■ What you should do
Lines containing the string "with" are to be counted; report only how many there are.

■ Available data
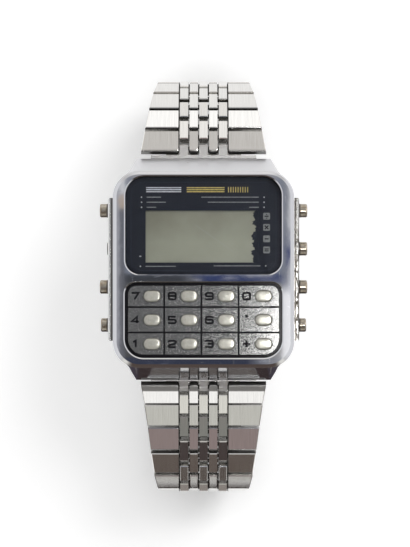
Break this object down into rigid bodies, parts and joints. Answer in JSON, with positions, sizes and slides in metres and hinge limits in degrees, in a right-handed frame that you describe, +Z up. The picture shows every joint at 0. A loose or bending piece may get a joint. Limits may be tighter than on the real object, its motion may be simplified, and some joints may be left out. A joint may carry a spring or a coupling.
{
  "type": "calculator watch",
  "caption": "Steel-cased digital calculator wristwatch with a keypad under its display, side pushers and a brick-link bracelet closed by a flap clasp.",
  "frame": {"origin": "on the surface that the closed clasp lies on, straight below the middle of the dial", "axes": "+X to 3 o'clock, +Y to 12 o'clock, +Z up out of the dial"},
  "size_m": [0.0392, 0.0802, 0.0375],
  "materials": {
    "chrome_case": "polished plate",
    "back_steel": "brushed",
    "screw_steel": "turned",
    "gasket_rubber": "moulded",
    "crystal_glass": "clear, lightly scratched",
    "black_print": "printed black",
    "cell_glass": "grey-green polariser",
    "module_plastic": "moulded",
    "board_laminate": "laminate",
    "chip_plastic": "moulded",
    "battery_steel": "plated",
    "clip_steel": "sprung",
    "buzzer_brass": "bare",
    "keypad_silver": "sparkled silver paint, worn",
    "membrane_rubber": "moulded",
    "spring_steel": "drawn",
    "key_cream": "satin, worn",
    "pusher_nickel": "worn plate",
    "bracelet_steel": "brushed tops, polished edges",
    "clasp_steel": "brushed"
  },
  "bodies": {
    "case": {"case_body": "chrome_case", "case_back": "back_steel", "case_back_screws": "screw_steel", "crystal": "crystal_glass", "keypad_plate": "keypad_silver", "end_links": "bracelet_steel", "case_back_gasket": "gasket_rubber", "display_mask": "black_print", "lcd_cell": "cell_glass", "module_frame": "module_plastic", "circuit_board": "board_laminate", "processor_chip": "chip_plastic", "battery_cell": "battery_steel", "battery_clip": "clip_steel", "buzzer_disc": "buzzer_brass", "key_membrane": "membrane_rubber", "pusher_springs": "spring_steel", "lug_spring_bars": "spring_steel"},
    "key_7": {"key_7": "key_cream"},
    "key_8": {"key_8": "key_cream"},
    "key_9": {"key_9": "key_cream"},
    "key_0": {"key_0": "key_cream"},
    "key_4": {"key_4": "key_cream"},
    "key_5": {"key_5": "key_cream"},
    "key_6": {"key_6": "key_cream"},
    "key_point": {"key_point": "key_cream"},
    "key_1": {"key_1": "key_cream"},
    "key_2": {"key_2": "key_cream"},
    "key_3": {"key_3": "key_cream"},
    "key_plus": {"key_plus": "key_cream"},
    "pusher_right_1": {"pusher_right_1": "pusher_nickel"},
    "pusher_right_2": {"pusher_right_2": "pusher_nickel"},
    "pusher_right_3": {"pusher_right_3": "pusher_nickel"},
    "pusher_right_4": {"pusher_right_4": "pusher_nickel"},
    "pusher_left_1": {"pusher_left_1": "pusher_nickel"},
    "pusher_left_2": {"pusher_left_2": "pusher_nickel"},
    "pusher_left_3": {"pusher_left_3": "pusher_nickel"},
    "pusher_left_4": {"pusher_left_4": "pusher_nickel"},
    "link_12h_1": {"link_12h_1": "bracelet_steel"},
    "link_12h_2": {"link_12h_2": "bracelet_steel"},
    "link_12h_3": {"link_12h_3": "bracelet_steel"},
    "link_12h_4": {"link_12h_4": "bracelet_steel"},
    "link_12h_5": {"link_12h_5": "bracelet_steel"},
    "link_12h_6": {"link_12h_6": "bracelet_steel"},
    "link_12h_7": {"link_12h_7": "bracelet_steel"},
    "link_12h_8": {"link_12h_8": "bracelet_steel"},
    "link_12h_9": {"link_12h_9": "bracelet_steel"},
    "link_6h_1": {"link_6h_1": "bracelet_steel"},
    "link_6h_2": {"link_6h_2": "bracelet_steel"},
    "link_6h_3": {"link_6h_3": "bracelet_steel"},
    "link_6h_4": {"link_6h_4": "bracelet_steel"},
    "link_6h_5": {"link_6h_5": "bracelet_steel"},
    "link_6h_6": {"link_6h_6": "bracelet_steel"},
    "link_6h_7": {"link_6h_7": "bracelet_steel"},
    "link_6h_8": {"link_6h_8": "bracelet_steel"},
    "link_6h_9": {"link_6h_9": "bracelet_steel"},
    "link_6h_10": {"link_6h_10": "bracelet_steel"},
    "link_6h_11": {"link_6h_11": "bracelet_steel"},
    "clasp_frame": {"clasp_frame": "clasp_steel"},
    "clasp_flap": {"clasp_flap": "clasp_steel"}
  },
  "joints": [
    {"name": "key_7_press", "type": "slide", "parent": "case", "child": "key_7", "axis": [0, 0, -1], "range_m": [0, 0.0003], "stiffness_N_per_m": 1000, "deforming": ["key_membrane"]},
    {"name": "key_8_press", "type": "slide", "parent": "case", "child": "key_8", "axis": [0, 0, -1], "range_m": [0, 0.0003], "stiffness_N_per_m": 1000},
    {"name": "key_9_press", "type": "slide", "parent": "case", "child": "key_9", "axis": [0, 0, -1], "range_m": [0, 0.0003], "stiffness_N_per_m": 1000},
    {"name": "key_0_press", "type": "slide", "parent": "case", "child": "key_0", "axis": [0, 0, -1], "range_m": [0, 0.0003], "stiffness_N_per_m": 1000},
    {"name": "key_4_press", "type": "slide", "parent": "case", "child": "key_4", "axis": [0, 0, -1], "range_m": [0, 0.0003], "stiffness_N_per_m": 1000},
    {"name": "key_5_press", "type": "slide", "parent": "case", "child": "key_5", "axis": [0, 0, -1], "range_m": [0, 0.0003], "stiffness_N_per_m": 1000},
    {"name": "key_6_press", "type": "slide", "parent": "case", "child": "key_6", "axis": [0, 0, -1], "range_m": [0, 0.0003], "stiffness_N_per_m": 1000},
    {"name": "key_point_press", "type": "slide", "parent": "case", "child": "key_point", "axis": [0, 0, -1], "range_m": [0, 0.0003], "stiffness_N_per_m": 1000},
    {"name": "key_1_press", "type": "slide", "parent": "case", "child": "key_1", "axis": [0, 0, -1], "range_m": [0, 0.0003], "stiffness_N_per_m": 1000},
    {"name": "key_2_press", "type": "slide", "parent": "case", "child": "key_2", "axis": [0, 0, -1], "range_m": [0, 0.0003], "stiffness_N_per_m": 1000},
    {"name": "key_3_press", "type": "slide", "parent": "case", "child": "key_3", "axis": [0, 0, -1], "range_m": [0, 0.0003], "stiffness_N_per_m": 1000},
    {"name": "key_plus_press", "type": "slide", "parent": "case", "child": "key_plus", "axis": [0, 0, -1], "range_m": [0, 0.0003], "stiffness_N_per_m": 1000},
    {"name": "pusher_right_1_press", "type": "slide", "parent": "case", "child": "pusher_right_1", "axis": [-1, 0, 0], "range_m": [0, 0.0006], "stiffness_N_per_m": 1500, "deforming": ["pusher_springs"]},
    {"name": "pusher_right_2_press", "type": "slide", "parent": "case", "child": "pusher_right_2", "axis": [-1, 0, 0], "range_m": [0, 0.0006], "stiffness_N_per_m": 1500},
    {"name": "pusher_right_3_press", "type": "slide", "parent": "case", "child": "pusher_right_3", "axis": [-1, 0, 0], "range_m": [0, 0.0006], "stiffness_N_per_m": 1500},
    {"name": "pusher_right_4_press", "type": "slide", "parent": "case", "child": "pusher_right_4", "axis": [-1, 0, 0], "range_m": [0, 0.0006], "stiffness_N_per_m": 1500},
    {"name": "pusher_left_1_press", "type": "slide", "parent": "case", "child": "pusher_left_1", "axis": [1, 0, 0], "range_m": [0, 0.0006], "stiffness_N_per_m": 1500},
    {"name": "pusher_left_2_press", "type": "slide", "parent": "case", "child": "pusher_left_2", "axis": [1, 0, 0], "range_m": [0, 0.0005], "stiffness_N_per_m": 1500},
    {"name": "pusher_left_3_press", "type": "slide", "parent": "case", "child": "pusher_left_3", "axis": [1, 0, 0], "range_m": [0, 0.0006], "stiffness_N_per_m": 1500},
    {"name": "pusher_left_4_press", "type": "slide", "parent": "case", "child": "pusher_left_4", "axis": [1, 0, 0], "range_m": [0, 0.0006], "stiffness_N_per_m": 1500},
    {"name": "link_12h_1_bend", "type": "hinge", "parent": "case", "child": "link_12h_1", "pos_m": [0, 0.0229, 0.0315], "axis": [1, 0, 0], "range_deg": [0, 16]},
    {"name": "link_12h_2_bend", "type": "hinge", "parent": "link_12h_1", "child": "link_12h_2", "pos_m": [0, 0.02722, 0.0293], "axis": [1, 0, 0], "range_deg": [0, 15]},
    {"name": "link_12h_3_bend", "type": "hinge", "parent": "link_12h_2", "child": "link_12h_3", "pos_m": [0, 0.03094, 0.02618], "axis": [1, 0, 0], "range_deg": [0, 14]},
    {"name": "link_12h_4_bend", "type": "hinge", "parent": "link_12h_3", "child": "link_12h_4", "pos_m": [0, 0.0339, 0.02233], "axis": [1, 0, 0], "range_deg": [0, 16]},
    {"name": "link_12h_5_bend", "type": "hinge", "parent": "link_12h_4", "child": "link_12h_5", "pos_m": [0, 0.03563, 0.01781], "axis": [1, 0, 0], "range_deg": [0, 19]},
    {"name": "link_12h_6_bend", "type": "hinge", "parent": "link_12h_5", "child": "link_12h_6", "pos_m": [0, 0.03559, 0.01298], "axis": [1, 0, 0], "range_deg": [0, 18]},
    {"name": "link_12h_7_bend", "type": "hinge", "parent": "link_12h_6", "child": "link_12h_7", "pos_m": [0, 0.03385, 0.00846], "axis": [1, 0, 0], "range_deg": [0, 19]},
    {"name": "link_12h_8_bend", "type": "hinge", "parent": "link_12h_7", "child": "link_12h_8", "pos_m": [0, 0.03058, 0.00489], "axis": [1, 0, 0], "range_deg": [0, 19]},
    {"name": "link_12h_9_bend", "type": "hinge", "parent": "link_12h_8", "child": "link_12h_9", "pos_m": [0, 0.02622, 0.00281], "axis": [1, 0, 0], "range_deg": [0, 18]},
    {"name": "link_6h_1_bend", "type": "hinge", "parent": "case", "child": "link_6h_1", "pos_m": [0, -0.0223, 0.0315], "axis": [-1, 0, 0], "range_deg": [0, 28]},
    {"name": "link_6h_2_bend", "type": "hinge", "parent": "link_6h_1", "child": "link_6h_2", "pos_m": [0, -0.02645, 0.02901], "axis": [-1, 0, 0], "range_deg": [0, 6]},
    {"name": "link_6h_3_bend", "type": "hinge", "parent": "link_6h_2", "child": "link_6h_3", "pos_m": [0, -0.03102, 0.02739], "axis": [-1, 0, 0], "range_deg": [0, 6]},
    {"name": "link_6h_4_bend", "type": "hinge", "parent": "link_6h_3", "child": "link_6h_4", "pos_m": [0, -0.0357, 0.0261], "axis": [-1, 0, 0], "range_deg": [0, 19]},
    {"name": "link_6h_5_bend", "type": "hinge", "parent": "link_6h_4", "child": "link_6h_5", "pos_m": [0, -0.03963, 0.02329], "axis": [-1, 0, 0], "range_deg": [0, 21]},
    {"name": "link_6h_6_bend", "type": "hinge", "parent": "link_6h_5", "child": "link_6h_6", "pos_m": [0, -0.04197, 0.01907], "axis": [-1, 0, 0], "range_deg": [0, 20]},
    {"name": "link_6h_7_bend", "type": "hinge", "parent": "link_6h_6", "child": "link_6h_7", "pos_m": [0, -0.04243, 0.01425], "axis": [-1, 0, 0], "range_deg": [0, 19]},
    {"name": "link_6h_8_bend", "type": "hinge", "parent": "link_6h_7", "child": "link_6h_8", "pos_m": [0, -0.04106, 0.00961], "axis": [-1, 0, 0], "range_deg": [0, 19]},
    {"name": "link_6h_9_bend", "type": "hinge", "parent": "link_6h_8", "child": "link_6h_9", "pos_m": [0, -0.03805, 0.00583], "axis": [-1, 0, 0], "range_deg": [0, 18]},
    {"name": "link_6h_10_bend", "type": "hinge", "parent": "link_6h_9", "child": "link_6h_10", "pos_m": [0, -0.0339, 0.00333], "axis": [-1, 0, 0], "range_deg": [0, 18]},
    {"name": "link_6h_11_bend", "type": "hinge", "parent": "link_6h_10", "child": "link_6h_11", "pos_m": [0, -0.02915, 0.00237], "axis": [-1, 0, 0], "range_deg": [0, 13]},
    {"name": "clasp_frame_bend", "type": "hinge", "parent": "link_12h_9", "child": "clasp_frame", "pos_m": [0, 0.0214, 0.0023], "axis": [1, 0, 0], "range_deg": [0, 10]},
    {"name": "clasp_flap_open", "type": "hinge", "parent": "clasp_frame", "child": "clasp_flap", "pos_m": [0, 0.01, 0.0014], "axis": [1, 0, 0], "range_deg": [0, 95]}
  ]
}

■ Answer for this exercise
2